In their work, “On the Evidence of Theory: Close Reading as a Disciplinary Model for Writing about Teaching and Learning,” Randy Bass and Sherry Linkon take up the role of theory in the scholarship of teaching and learning, writing that “In literature, theory substitutes for data, in that it is theory (literary and educational) that makes the interpretation of practice (the ‘reading’) possible and valid.” When I wrote to her and asked for a clarification—because, as I wrote, “while we can see how theory does allow a kind of validity (intersubjective, I might call it, rather than some other kinds of validity), and does make interpretation possible, it seems that there are key ways in which it plays different roles than data plays in other fields”—she wrote back, explaining: “We simply talk about reading the text, and that is governed by theory. Literary scholars do use data -- the text itself as well as contextual data, most commonly -- but what gives an argument validity is not that the data is good but that the theory that connects it is persuasive.” She then writes that “Theory provides the explanatory framework through which a reading makes sense.”

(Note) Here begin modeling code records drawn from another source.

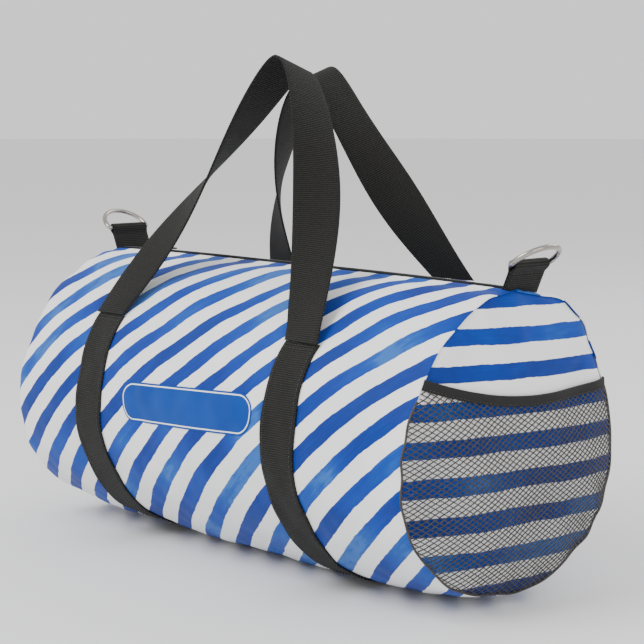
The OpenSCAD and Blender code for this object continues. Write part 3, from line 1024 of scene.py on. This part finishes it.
def mouth_run(drop, proud, reach=1.0):
    """Path along the pocket's mouth from seam to seam, drop mm below its top edge, with its up vectors."""
    y = np.linspace(-130, 130, 2601)
    z = mouth(y) - drop
    inside = end_share(1, y, z) < reach
    y, z = y[inside], z[inside]
    path = end_surface(1, y, z, pocket_proud(y, z) + proud)
    heading = ahead(path)
    up = unit(np.cross(heading, np.cross([1.0, 0, 0], heading)))
    return path, np.cross(heading, up), up


def pocket_binding():
    """Elastic tape folded over the net's top edge, with a row of stitches along its lower edge."""
    path, across, up = mouth_run(binding_wide / 2, 0.3)
    _, path, across, up = even(1.2, path, across, up)
    profile = flat_profile(binding_wide, 2.2, 9, 4)
    piece = sweep("mouth_binding", path, unit(across), unit(up), profile, elastic)
    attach(piece, "bag")
    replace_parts(piece, "pocket_binding")
    path, _, up = mouth_run(binding_wide - 1.4, 1.45, 0.97)
    thread = stitches("mouth_thread", path, up, dark_thread, 2.4)
    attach(thread, "bag")


def pocket_hem():
    """Dark raw edge of the net caught in the end seam, from mouth end to mouth end round the bottom."""
    turn = np.radians(np.linspace(22, -200, 500))
    edge = skin(half_length, turn)
    low = edge[:, 2] < mouth(edge[:, 1]) - 3
    path = edge[low] * [0, 0.996, 0.996] + [half_length - 0.1, 0, 0.004 * end_centre]
    heading = ahead(path)
    up = np.tile([1.0, 0, 0], (len(path), 1))
    piece = sweep("net_hem", path, np.cross(heading, up), up, tube_profile(0.9, 8), net_yarn)
    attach(piece, "bag")


net_pocket()
pocket_binding()
pocket_hem()


# ---------------- label

label_long, label_high, label_round = 172.0, 34.0, 15.3
label_middle, label_rise, label_tilt = 10.0, 6.2, 3.1      # mm along the bag, degrees up its side and of tilt


def name_label():
    """Blank printed badge on the front: long, with almost half-round ends, following the cloth. edge_gap
    is each point's distance from the outline."""
    share = np.linspace(-1, 1, 150)
    u = (label_long / 2 * np.sin(share * math.pi / 2))[:, None]
    v = np.linspace(-1, 1, 44)[None]
    past = np.maximum(np.abs(u) - (label_long / 2 - label_round), 0)
    half = label_high / 2 - label_round + np.sqrt(np.maximum(label_round ** 2 - past ** 2, 0))
    w = half * v
    straight = np.minimum(label_high / 2 - np.abs(w), label_long / 2 - np.abs(u))
    inward = np.maximum(np.abs(w) - (label_high / 2 - label_round), 0)
    gap = np.where((past > 0) & (inward > 0), label_round - np.hypot(past, inward), straight)
    tilt = math.radians(label_tilt)
    x = label_middle + u * math.cos(tilt) - w * math.sin(tilt)
    turn = math.radians(label_rise) + (u * math.sin(tilt) + w * math.cos(tilt)) / mean_radius
    uv = stack(u, w) / 1000
    piece = slab("badge", skin(x, turn, 0.45), skin(x, turn, 0.05), label_print, uv, {"edge_gap": gap})
    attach(piece, "bag")
    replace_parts(piece, "name_label")


name_label()


# ---------------- stitching and what shows inside

def zip_topstitch():
    """Row of pale thread along each folded edge beside the zip."""
    rows = []
    for sign in (-1, 1):
        x = np.linspace(-half_length + 4, half_length - 4, 500)
        turn = math.pi / 2 + sign * math.asin((zip_slot / 2 + stitch_inset) / mid_wide)
        path = skin(x, turn)
        rows.append(stitches(f"zip_row_{sign}", path, unit(skin(x, turn, 1) - path), pale_thread, 2.5, 0.26))
    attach(join("zip_thread", *rows), "bag")


def band_topstitch(side, word):
    """Thread along both edges of a belly band, and two rows across it where each handle leaves."""
    def row(name, degrees, off):
        """Stitches on top of the band, off mm from its middle line."""
        turn = np.radians(degrees)
        line = skin(side * band_x, turn, band_top)
        up = unit(skin(side * band_x, turn, band_top + 1) - line)
        return stitches(name, drape(line + stack(off, 0, 0), side * band_x), up, dark_thread)

    rear = -181 - anchor
    down = np.linspace(anchor - 1.5, rear + 2.5, 700)
    rows = [row(f"band_row_{word}_{sign}", down, sign * (web_wide / 2 - 3.2)) for sign in (-1, 1)]
    across = np.linspace(-web_wide / 2 + 3, web_wide / 2 - 3, 20)
    for k, angle in enumerate((anchor - 1.2, anchor - 2.6, rear + 2.2, rear + 3.6)):
        rows.append(row(f"band_across_{word}_{k}", angle + 0 * across, across))
    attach(join(f"band_thread_{word}", *rows), "bag")


def end_lining(side, word):
    """Lining disc just inside the end cloth."""
    y, z = disc_grid(side, 60, 0.97)
    outer = end_surface(side, y, z, -1.9)
    inner = end_surface(side, y, z, -2.6)
    uv = stack(y, z) / 1000
    if side > 0:
        outer, inner, uv = outer[:, ::-1], inner[:, ::-1], uv[:, ::-1]
    piece = slab(f"end_lining_cloth_{word}", outer, inner, lining, uv)
    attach(piece, "bag")
    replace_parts(piece, f"end_lining_{word}")


def seam_binding(side, word):
    """Tape folded over the seam allowance inside the bag, all the way round the end."""
    turn = around(240)
    x = side * (half_length - 3.2)
    path = skin(x, turn, -8.3)
    inward = unit(path - skin(x, turn, -2))
    heading = ahead(path, loop=True)
    up = unit(np.cross(inward, heading))
    profile = flat_profile(10, 2.4, 6)
    piece = sweep(f"seam_tape_{word}", path, np.cross(heading, up), up, profile, binding, loop=True)
    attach(piece, "bag")
    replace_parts(piece, f"seam_binding_{word}")


zip_topstitch()
for side, word in ((-1, "left"), (1, "right")):
    band_topstitch(side, word)
    end_lining(side, word)
    seam_binding(side, word)


# ---------------- camera, floor and light

def set_camera():
    """Long lens from the right front, a little above the bag."""
    data = bpy.data.cameras.new("camera")
    data.lens = 107.2012
    data.sensor_width = 36
    data.clip_start, data.clip_end = 0.1, 60
    camera = bpy.data.objects.new("camera", data)
    bpy.context.scene.collection.objects.link(camera)
    yaw, pitch = -0.8563, 0.1205
    camera.location = (1.2364395, -1.0413555, (267.6544 + axis_height) / 1000)
    look = Vector((math.sin(yaw) * math.cos(pitch), math.cos(yaw) * math.cos(pitch), -math.sin(pitch)))
    camera.rotation_mode = "QUATERNION"
    camera.rotation_quaternion = look.to_track_quat("-Z", "Y")
    bpy.context.scene.camera = camera


def area_light(name, place, aim, size, power):
    """Soft square light at place, turned to aim."""
    data = bpy.data.lights.new(name, "AREA")
    data.size, data.energy = size, power
    lamp = bpy.data.objects.new(name, data)
    bpy.context.scene.collection.objects.link(lamp)
    lamp.location = place
    lamp.rotation_mode = "QUATERNION"
    lamp.rotation_quaternion = (Vector(aim) - Vector(place)).to_track_quat("-Z", "Y")


def studio():
    """Wide pale floor, pale surroundings and three soft lights."""
    pale = finish("floor_paint", srgb(236, 236, 236), 0.7)
    reach = np.linspace(0.001, 14000, 3)[:, None]
    turn = around(96)
    points = stack(reach * np.cos(turn), reach * np.sin(turn), 0)
    mesh_piece("floor", points, [quads(3, 96, False, True)], pale)
    world = bpy.data.worlds.new("studio")
    world.use_nodes = True
    sky = world.node_tree.nodes["Background"].inputs
    sky["Color"].default_value = (1, 1, 1, 1)
    sky["Strength"].default_value = 1.05
    bpy.context.scene.world = world
    middle = (0, 0, 0.15)
    area_light("key", (-0.5, -1.9, 2.0), middle, size=1.4, power=50)
    area_light("fill", (2.2, -0.6, 1.2), middle, size=1.6, power=15)
    area_light("back", (0.2, 1.9, 1.7), middle, size=1.4, power=16)


set_camera()
studio()
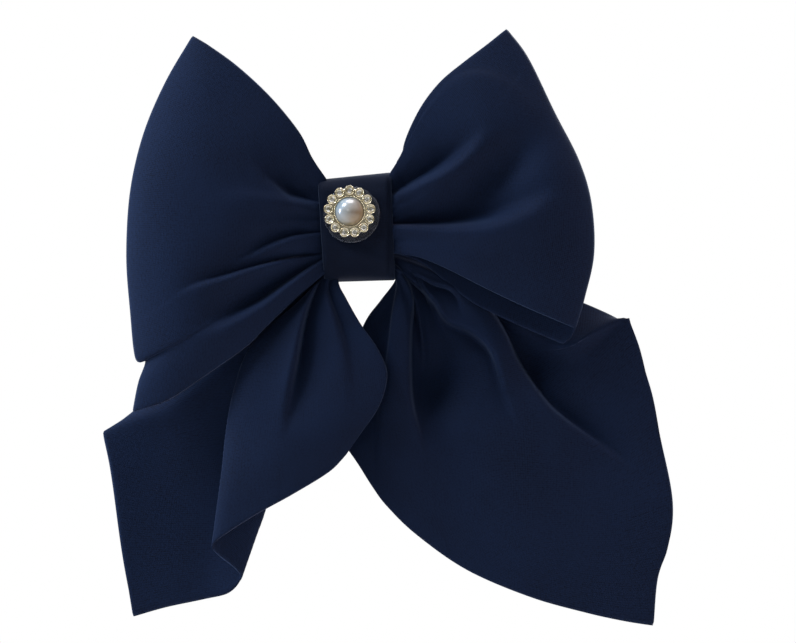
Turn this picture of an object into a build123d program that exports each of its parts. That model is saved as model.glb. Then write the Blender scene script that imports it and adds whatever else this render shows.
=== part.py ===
from build123d import *
import os
from math import asin, degrees, sqrt

# A large pinned hair bow: two puffed loops and two long tails of doubled crepe, gathered with thread,
# wrapped by a knot band with a pearl and rhinestone button, and carried on a French barrette.
# X runs to the right as the bow is seen from the front, +Z is up, the front faces -Y.
# The origin is the middle of the barrette's hair gap, behind the knot.

os.makedirs("parts", exist_ok=True)

# --- barrette ---------------------------------------------------------------------------------------
PLATE_LENGTH = 80.0
PLATE_WIDTH = 10.0
PLATE_THICKNESS = 0.8
PLATE_ARCH = 3.0            # how far the middle stands ahead of the ends
HAIR_GAP = 5.2              # tension spring to arm, at the middle
SPRING_WIDTH = 5.5
SPRING_THICKNESS = 0.4
SPRING_HALF_LENGTH = 33.0
SPRING_ARCH = 1.9
ARM_WIDTH = 5.0
ARM_THICKNESS = 0.9
ARM_ARCH = 2.2
ARM_TIP_WIDTH = 9.0
PIN_X = -38.5
PIN_RADIUS = 0.8
PIN_CLEARANCE = 0.05
BARREL_RADIUS = 1.7
EAR_THICKNESS = 0.8
CATCH_X = 36.5
PRONG_WIDTH = 4.6
PRONG_HEIGHT = 13.0
PRONG_THICKNESS = 0.5
PRONG_OFFSET = 1.5          # inner face of a prong to the middle plane
WINDOW_LENGTH = 7.0
RIVET_RADIUS = 1.2

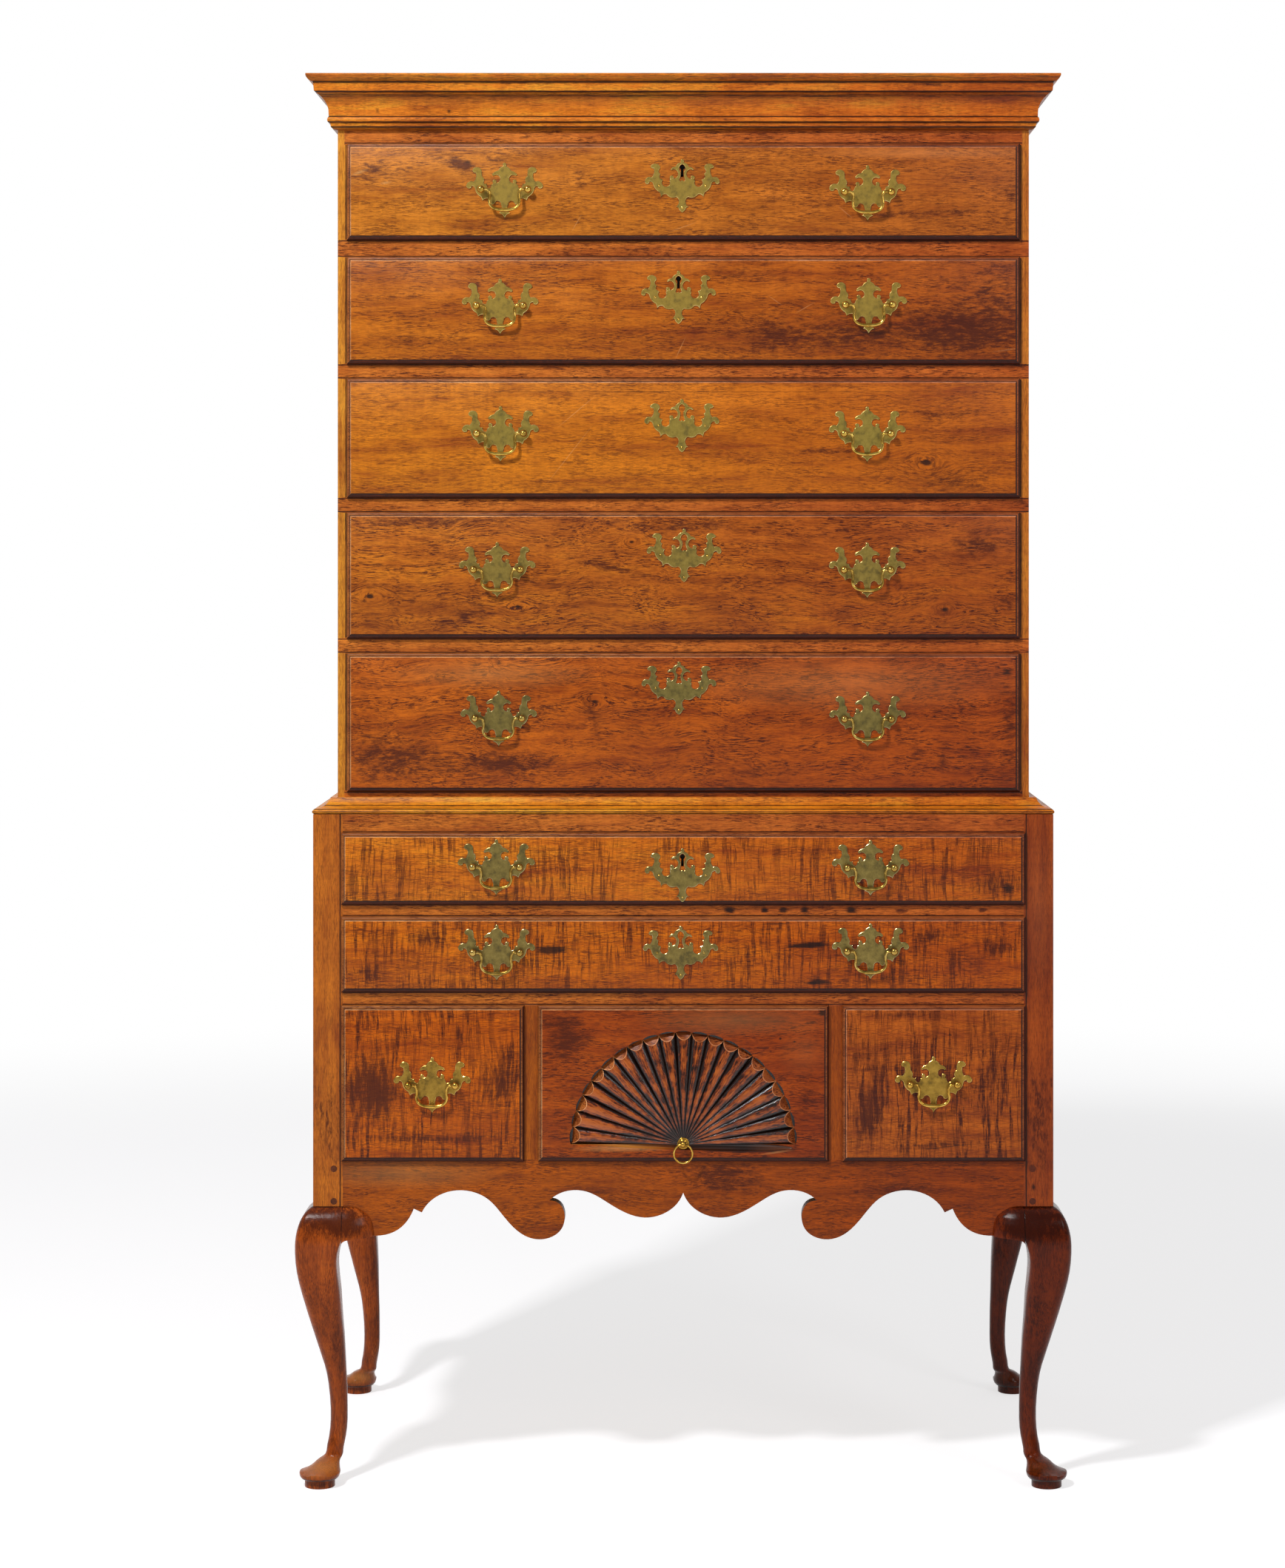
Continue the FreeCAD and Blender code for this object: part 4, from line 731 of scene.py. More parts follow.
peg_maple = maple("maple, end grain of the pegs", ("#7A4526", "#633218", "#3E1C0E"), "y",
                  wave=2, wild=0.3)
lip_maple = maple("maple, lip moulding", ("#BC7430", "#9C5824", "#6E3618"), wave=3, wild=0.4)
# the lip's underside and right side, and the apron's edges: painted shade, with some dirt
shaded_lip = maple("maple, lip moulding, shaded and dirty side", ("#4A1F0C", "#331207", "#1F0A04"), wave=3,
                   wild=0.5)
print(len(bpy.data.materials), "finishes so far")

# %% [markdown]
# ## Wood that was never finished, and dirt and shade
#
# Inside, the makers used white pine and left it bare. It has browned, and its growth rings show
# as broad wavy bands. In every quirk and under every lip lies a dull near-black: partly two
# centuries of wax and soot, partly painted shade in the recess.

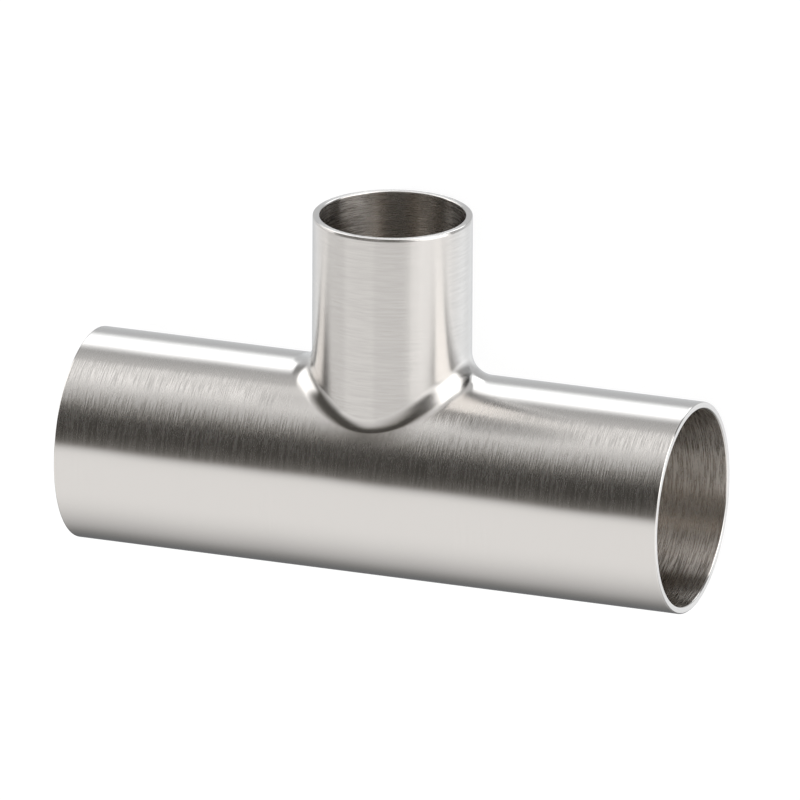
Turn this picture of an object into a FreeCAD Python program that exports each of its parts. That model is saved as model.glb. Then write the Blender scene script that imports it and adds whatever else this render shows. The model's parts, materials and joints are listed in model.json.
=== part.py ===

I agree, and this opens up the questions I am now interested in asking, about the nature of the validity offered through this type of analysis and about the role of (what others call) theory in helping us make sense of what we are reading, and of our lives. In part, I am wondering what role (what others call) theory plays in freedom, in both the respect and the resistance that is named in the title of Rabinowitz and Smith’s work, Authorizing Readers: Resistance and Respect in the Teaching of Literature.